GIVEN EXERCISE
Begin at the line containing "Model this object" and stop at the line containing "anchor_spacing = 18.0"; copy those lines exactly, ends included, and nothing else.

GIVEN RECORDS
►

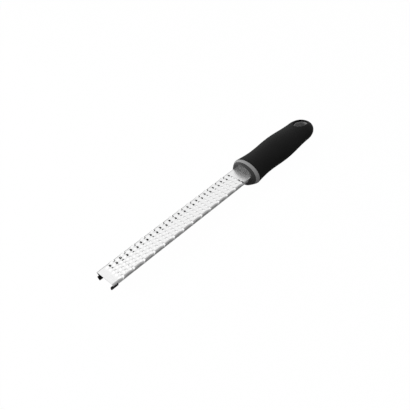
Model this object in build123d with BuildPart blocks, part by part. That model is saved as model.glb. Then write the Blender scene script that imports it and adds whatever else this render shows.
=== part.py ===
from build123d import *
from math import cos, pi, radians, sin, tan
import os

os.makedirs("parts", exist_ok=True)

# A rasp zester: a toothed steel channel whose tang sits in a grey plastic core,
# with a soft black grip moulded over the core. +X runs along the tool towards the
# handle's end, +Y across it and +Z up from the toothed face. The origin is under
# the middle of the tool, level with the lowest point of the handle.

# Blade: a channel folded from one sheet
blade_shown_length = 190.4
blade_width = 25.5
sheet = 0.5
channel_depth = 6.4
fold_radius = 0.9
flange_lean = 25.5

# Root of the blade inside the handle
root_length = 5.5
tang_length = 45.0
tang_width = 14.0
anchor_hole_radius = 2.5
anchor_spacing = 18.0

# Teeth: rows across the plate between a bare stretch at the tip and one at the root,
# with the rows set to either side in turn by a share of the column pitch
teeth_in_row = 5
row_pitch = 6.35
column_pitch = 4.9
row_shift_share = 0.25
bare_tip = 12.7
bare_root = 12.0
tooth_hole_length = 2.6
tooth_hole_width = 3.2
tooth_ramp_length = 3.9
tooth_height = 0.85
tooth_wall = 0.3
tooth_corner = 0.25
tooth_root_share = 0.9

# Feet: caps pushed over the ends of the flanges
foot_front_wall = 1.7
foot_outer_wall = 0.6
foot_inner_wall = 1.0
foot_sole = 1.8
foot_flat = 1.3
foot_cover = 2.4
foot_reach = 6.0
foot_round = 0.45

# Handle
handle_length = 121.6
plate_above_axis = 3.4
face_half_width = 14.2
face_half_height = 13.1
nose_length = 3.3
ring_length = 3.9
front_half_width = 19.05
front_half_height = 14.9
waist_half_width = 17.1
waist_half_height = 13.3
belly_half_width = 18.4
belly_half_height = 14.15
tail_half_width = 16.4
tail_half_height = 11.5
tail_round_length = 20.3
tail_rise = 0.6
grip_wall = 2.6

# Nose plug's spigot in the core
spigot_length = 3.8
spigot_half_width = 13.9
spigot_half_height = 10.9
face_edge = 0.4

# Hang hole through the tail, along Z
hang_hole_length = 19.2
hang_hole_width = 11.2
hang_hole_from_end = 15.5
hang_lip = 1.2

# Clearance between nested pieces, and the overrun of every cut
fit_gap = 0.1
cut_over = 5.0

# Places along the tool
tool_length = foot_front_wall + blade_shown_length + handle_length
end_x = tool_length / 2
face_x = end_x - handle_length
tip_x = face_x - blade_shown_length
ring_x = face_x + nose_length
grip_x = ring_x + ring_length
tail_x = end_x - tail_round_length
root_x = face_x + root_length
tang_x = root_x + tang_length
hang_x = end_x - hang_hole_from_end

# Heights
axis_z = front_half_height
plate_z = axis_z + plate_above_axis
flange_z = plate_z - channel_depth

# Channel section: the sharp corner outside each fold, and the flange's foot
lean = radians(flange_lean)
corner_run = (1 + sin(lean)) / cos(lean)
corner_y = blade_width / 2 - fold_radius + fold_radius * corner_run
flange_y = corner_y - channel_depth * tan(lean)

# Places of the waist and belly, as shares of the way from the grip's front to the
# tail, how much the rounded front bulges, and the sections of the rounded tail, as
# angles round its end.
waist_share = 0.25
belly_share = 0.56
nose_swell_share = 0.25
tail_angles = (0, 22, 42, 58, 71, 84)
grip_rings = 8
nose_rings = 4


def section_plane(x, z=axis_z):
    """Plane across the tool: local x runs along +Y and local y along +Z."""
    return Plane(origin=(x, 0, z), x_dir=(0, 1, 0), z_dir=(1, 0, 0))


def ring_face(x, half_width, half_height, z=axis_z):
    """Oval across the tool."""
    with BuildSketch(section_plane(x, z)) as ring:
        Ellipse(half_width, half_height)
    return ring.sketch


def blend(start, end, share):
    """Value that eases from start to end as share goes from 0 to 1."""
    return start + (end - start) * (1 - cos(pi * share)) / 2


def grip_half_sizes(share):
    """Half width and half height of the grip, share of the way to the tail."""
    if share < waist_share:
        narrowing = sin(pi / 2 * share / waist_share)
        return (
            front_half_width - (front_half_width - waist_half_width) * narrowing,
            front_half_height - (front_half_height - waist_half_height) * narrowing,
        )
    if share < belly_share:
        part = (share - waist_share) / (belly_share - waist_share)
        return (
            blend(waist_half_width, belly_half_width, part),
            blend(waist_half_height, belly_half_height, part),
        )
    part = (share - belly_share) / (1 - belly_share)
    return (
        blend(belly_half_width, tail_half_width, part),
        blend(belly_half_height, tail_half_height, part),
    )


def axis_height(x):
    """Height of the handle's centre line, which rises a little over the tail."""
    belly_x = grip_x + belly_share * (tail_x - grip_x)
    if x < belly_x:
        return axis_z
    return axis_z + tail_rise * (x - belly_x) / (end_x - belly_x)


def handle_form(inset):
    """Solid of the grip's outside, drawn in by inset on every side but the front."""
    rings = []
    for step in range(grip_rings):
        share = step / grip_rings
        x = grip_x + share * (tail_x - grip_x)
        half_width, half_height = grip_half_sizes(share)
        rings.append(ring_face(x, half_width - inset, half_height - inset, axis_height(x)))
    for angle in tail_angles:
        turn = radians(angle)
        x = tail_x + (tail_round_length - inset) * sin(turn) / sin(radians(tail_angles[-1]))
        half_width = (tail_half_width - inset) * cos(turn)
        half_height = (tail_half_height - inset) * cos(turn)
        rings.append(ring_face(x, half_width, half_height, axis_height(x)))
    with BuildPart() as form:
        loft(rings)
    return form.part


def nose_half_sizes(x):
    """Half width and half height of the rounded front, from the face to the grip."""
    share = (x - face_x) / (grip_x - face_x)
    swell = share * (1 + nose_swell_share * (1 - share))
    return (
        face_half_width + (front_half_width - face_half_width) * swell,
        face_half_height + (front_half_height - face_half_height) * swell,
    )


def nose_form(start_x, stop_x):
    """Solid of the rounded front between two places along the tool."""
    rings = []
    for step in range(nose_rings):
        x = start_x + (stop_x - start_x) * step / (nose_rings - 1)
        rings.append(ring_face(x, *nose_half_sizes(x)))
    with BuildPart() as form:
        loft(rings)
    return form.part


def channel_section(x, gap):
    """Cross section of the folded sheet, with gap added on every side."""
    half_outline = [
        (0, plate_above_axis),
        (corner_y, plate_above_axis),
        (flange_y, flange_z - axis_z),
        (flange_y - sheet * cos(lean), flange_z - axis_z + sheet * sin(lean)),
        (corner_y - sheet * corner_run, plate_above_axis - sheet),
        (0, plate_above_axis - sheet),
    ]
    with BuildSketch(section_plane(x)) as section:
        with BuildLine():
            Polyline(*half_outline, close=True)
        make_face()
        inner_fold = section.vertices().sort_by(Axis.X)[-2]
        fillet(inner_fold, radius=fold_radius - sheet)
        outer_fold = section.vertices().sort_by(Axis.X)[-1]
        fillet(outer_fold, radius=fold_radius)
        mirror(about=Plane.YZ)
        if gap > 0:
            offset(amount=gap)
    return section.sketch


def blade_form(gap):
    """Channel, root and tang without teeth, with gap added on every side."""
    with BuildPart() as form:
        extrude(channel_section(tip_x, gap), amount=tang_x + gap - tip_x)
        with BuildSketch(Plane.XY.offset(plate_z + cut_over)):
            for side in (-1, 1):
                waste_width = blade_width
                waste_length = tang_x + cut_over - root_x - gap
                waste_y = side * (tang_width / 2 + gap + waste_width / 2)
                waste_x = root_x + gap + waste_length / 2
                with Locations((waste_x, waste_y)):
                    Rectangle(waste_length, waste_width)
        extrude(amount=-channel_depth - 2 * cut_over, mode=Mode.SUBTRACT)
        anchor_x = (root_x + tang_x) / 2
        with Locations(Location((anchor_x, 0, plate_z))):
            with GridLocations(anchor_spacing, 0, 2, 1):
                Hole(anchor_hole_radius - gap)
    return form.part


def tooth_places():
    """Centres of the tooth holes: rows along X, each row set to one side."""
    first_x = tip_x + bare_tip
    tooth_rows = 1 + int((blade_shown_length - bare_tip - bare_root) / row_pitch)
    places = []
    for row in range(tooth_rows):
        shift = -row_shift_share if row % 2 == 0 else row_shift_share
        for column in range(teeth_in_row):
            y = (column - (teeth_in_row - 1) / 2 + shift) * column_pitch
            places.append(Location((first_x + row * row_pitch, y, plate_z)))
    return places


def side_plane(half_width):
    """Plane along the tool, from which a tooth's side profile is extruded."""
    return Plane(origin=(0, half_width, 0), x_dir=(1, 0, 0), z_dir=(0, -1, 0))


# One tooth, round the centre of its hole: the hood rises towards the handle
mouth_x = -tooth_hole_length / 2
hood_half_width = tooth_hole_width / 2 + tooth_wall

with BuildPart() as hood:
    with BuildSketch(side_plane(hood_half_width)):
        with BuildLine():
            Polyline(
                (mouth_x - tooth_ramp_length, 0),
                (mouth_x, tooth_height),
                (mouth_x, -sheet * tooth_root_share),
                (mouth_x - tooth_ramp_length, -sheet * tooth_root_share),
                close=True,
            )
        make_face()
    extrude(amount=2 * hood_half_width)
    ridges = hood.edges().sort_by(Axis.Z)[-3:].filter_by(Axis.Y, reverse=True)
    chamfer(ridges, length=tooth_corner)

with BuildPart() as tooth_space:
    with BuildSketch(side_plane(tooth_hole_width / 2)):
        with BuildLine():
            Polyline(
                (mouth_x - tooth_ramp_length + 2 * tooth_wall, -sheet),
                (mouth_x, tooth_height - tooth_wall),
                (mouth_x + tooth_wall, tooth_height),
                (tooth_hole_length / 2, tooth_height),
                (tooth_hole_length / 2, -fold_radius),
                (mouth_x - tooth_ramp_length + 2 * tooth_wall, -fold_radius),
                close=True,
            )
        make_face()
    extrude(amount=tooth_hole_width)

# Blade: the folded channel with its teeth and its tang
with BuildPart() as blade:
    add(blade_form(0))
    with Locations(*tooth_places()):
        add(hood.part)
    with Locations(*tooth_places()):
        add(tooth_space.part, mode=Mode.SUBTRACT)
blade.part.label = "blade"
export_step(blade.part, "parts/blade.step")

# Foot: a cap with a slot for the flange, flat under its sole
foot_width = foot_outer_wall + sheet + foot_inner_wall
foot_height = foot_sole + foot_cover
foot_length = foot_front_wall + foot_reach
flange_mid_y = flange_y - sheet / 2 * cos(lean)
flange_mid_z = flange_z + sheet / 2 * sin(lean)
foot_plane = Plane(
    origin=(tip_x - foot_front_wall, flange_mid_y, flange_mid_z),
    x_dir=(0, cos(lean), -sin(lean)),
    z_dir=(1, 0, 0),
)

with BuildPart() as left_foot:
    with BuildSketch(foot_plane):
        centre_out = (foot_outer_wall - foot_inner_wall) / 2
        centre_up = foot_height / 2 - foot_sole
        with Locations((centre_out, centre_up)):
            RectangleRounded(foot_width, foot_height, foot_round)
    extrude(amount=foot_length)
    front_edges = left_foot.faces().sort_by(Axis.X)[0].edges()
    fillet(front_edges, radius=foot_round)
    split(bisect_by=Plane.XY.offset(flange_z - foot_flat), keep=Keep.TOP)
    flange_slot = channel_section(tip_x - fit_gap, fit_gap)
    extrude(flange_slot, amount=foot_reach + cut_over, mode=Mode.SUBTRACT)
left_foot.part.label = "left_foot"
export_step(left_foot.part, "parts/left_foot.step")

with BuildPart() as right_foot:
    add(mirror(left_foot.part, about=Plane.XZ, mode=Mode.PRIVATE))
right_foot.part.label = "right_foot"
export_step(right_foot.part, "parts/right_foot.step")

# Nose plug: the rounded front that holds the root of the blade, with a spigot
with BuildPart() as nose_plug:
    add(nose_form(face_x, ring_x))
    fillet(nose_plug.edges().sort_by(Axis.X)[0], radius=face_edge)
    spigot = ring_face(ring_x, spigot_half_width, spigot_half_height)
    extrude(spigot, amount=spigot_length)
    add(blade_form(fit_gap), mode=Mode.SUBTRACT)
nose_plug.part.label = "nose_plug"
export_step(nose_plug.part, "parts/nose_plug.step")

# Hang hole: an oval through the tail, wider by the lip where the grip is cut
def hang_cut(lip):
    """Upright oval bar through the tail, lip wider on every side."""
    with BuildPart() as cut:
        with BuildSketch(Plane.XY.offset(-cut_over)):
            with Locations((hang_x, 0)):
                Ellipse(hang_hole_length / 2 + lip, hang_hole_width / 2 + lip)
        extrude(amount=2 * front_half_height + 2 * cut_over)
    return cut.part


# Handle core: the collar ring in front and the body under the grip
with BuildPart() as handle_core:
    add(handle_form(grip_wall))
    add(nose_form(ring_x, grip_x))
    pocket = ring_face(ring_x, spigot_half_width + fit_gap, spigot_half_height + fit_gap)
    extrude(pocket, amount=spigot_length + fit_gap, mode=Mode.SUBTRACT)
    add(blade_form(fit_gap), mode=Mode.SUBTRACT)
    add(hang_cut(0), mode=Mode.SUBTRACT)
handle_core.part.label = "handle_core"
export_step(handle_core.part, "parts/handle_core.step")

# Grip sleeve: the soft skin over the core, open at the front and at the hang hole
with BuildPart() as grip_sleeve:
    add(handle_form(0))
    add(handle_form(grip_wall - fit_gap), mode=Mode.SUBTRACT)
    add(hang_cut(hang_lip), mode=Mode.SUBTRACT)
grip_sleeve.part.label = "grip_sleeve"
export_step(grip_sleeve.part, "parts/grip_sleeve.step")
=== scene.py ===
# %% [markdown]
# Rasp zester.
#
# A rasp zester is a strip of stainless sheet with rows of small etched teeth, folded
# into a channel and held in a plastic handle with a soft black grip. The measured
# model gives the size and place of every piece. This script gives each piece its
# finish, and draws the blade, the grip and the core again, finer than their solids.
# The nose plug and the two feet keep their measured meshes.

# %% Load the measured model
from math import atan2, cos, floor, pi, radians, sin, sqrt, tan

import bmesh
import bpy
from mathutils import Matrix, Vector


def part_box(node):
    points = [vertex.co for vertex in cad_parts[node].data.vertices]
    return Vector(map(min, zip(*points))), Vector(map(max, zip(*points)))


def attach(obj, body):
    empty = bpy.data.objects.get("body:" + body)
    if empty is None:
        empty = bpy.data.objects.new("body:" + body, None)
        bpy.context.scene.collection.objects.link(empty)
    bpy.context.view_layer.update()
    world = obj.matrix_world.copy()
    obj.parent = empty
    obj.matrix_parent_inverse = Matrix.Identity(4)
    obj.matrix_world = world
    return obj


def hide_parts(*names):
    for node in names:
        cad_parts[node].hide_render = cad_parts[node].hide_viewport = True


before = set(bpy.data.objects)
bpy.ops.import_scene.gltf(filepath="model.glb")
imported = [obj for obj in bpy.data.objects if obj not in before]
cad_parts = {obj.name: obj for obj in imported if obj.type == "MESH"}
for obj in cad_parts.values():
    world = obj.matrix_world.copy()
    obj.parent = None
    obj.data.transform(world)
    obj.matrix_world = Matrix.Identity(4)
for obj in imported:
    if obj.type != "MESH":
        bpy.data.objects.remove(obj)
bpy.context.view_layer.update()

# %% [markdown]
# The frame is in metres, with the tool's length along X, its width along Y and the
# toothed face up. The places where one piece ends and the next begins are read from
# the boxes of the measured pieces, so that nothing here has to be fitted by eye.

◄
►

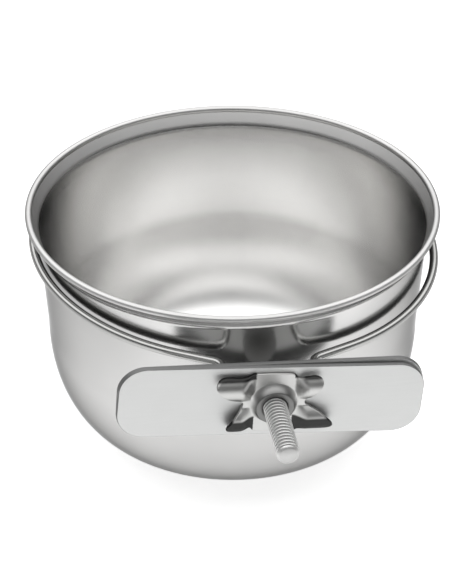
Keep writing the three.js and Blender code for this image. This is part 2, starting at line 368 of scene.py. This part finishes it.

◄
►

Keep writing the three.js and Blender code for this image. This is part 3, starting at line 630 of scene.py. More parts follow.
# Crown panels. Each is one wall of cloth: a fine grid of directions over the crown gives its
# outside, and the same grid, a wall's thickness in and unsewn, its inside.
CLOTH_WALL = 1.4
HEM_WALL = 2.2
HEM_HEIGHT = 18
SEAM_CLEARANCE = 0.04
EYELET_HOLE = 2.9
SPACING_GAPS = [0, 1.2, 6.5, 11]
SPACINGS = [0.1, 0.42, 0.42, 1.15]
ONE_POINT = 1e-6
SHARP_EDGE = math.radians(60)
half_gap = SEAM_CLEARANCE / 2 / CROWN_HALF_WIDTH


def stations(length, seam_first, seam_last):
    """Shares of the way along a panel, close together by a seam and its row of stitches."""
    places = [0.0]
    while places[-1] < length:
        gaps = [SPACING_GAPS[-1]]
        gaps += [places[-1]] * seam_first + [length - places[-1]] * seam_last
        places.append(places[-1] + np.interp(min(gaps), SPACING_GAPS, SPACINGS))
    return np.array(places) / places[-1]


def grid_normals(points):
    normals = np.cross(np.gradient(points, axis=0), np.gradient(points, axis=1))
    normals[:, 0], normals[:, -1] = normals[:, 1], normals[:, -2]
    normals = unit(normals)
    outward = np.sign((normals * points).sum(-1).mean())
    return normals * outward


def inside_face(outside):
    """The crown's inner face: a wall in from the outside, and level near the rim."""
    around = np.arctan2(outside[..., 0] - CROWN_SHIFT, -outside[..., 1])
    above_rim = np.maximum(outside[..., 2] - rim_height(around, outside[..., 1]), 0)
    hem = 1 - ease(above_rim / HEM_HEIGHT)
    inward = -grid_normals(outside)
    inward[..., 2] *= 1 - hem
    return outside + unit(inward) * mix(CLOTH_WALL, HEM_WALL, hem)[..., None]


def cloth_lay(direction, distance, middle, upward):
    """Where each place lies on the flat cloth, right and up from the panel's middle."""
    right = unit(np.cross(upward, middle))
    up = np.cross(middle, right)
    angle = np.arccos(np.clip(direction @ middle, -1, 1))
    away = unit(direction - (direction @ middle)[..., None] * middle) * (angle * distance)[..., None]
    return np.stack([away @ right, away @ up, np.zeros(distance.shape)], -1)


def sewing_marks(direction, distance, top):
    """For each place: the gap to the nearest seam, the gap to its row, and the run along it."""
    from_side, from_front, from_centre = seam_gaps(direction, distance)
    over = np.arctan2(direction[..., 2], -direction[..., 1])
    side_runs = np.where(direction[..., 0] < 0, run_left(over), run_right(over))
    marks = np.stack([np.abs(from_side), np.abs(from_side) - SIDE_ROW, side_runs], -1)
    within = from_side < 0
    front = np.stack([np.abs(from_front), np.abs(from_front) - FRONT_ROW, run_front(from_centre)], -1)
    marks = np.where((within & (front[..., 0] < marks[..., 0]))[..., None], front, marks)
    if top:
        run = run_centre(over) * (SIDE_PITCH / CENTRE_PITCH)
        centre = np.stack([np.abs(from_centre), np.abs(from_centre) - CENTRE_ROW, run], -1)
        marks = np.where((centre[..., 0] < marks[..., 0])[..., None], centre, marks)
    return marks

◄

EXERCISE OUTPUT
Model this object in build123d with BuildPart blocks, part by part. That model is saved as model.glb. Then write the Blender scene script that imports it and adds whatever else this render shows.
=== part.py ===
from build123d import *
from math import cos, pi, radians, sin, tan
import os

os.makedirs("parts", exist_ok=True)

# A rasp zester: a toothed steel channel whose tang sits in a grey plastic core,
# with a soft black grip moulded over the core. +X runs along the tool towards the
# handle's end, +Y across it and +Z up from the toothed face. The origin is under
# the middle of the tool, level with the lowest point of the handle.

# Blade: a channel folded from one sheet
blade_shown_length = 190.4
blade_width = 25.5
sheet = 0.5
channel_depth = 6.4
fold_radius = 0.9
flange_lean = 25.5

# Root of the blade inside the handle
root_length = 5.5
tang_length = 45.0
tang_width = 14.0
anchor_hole_radius = 2.5
anchor_spacing = 18.0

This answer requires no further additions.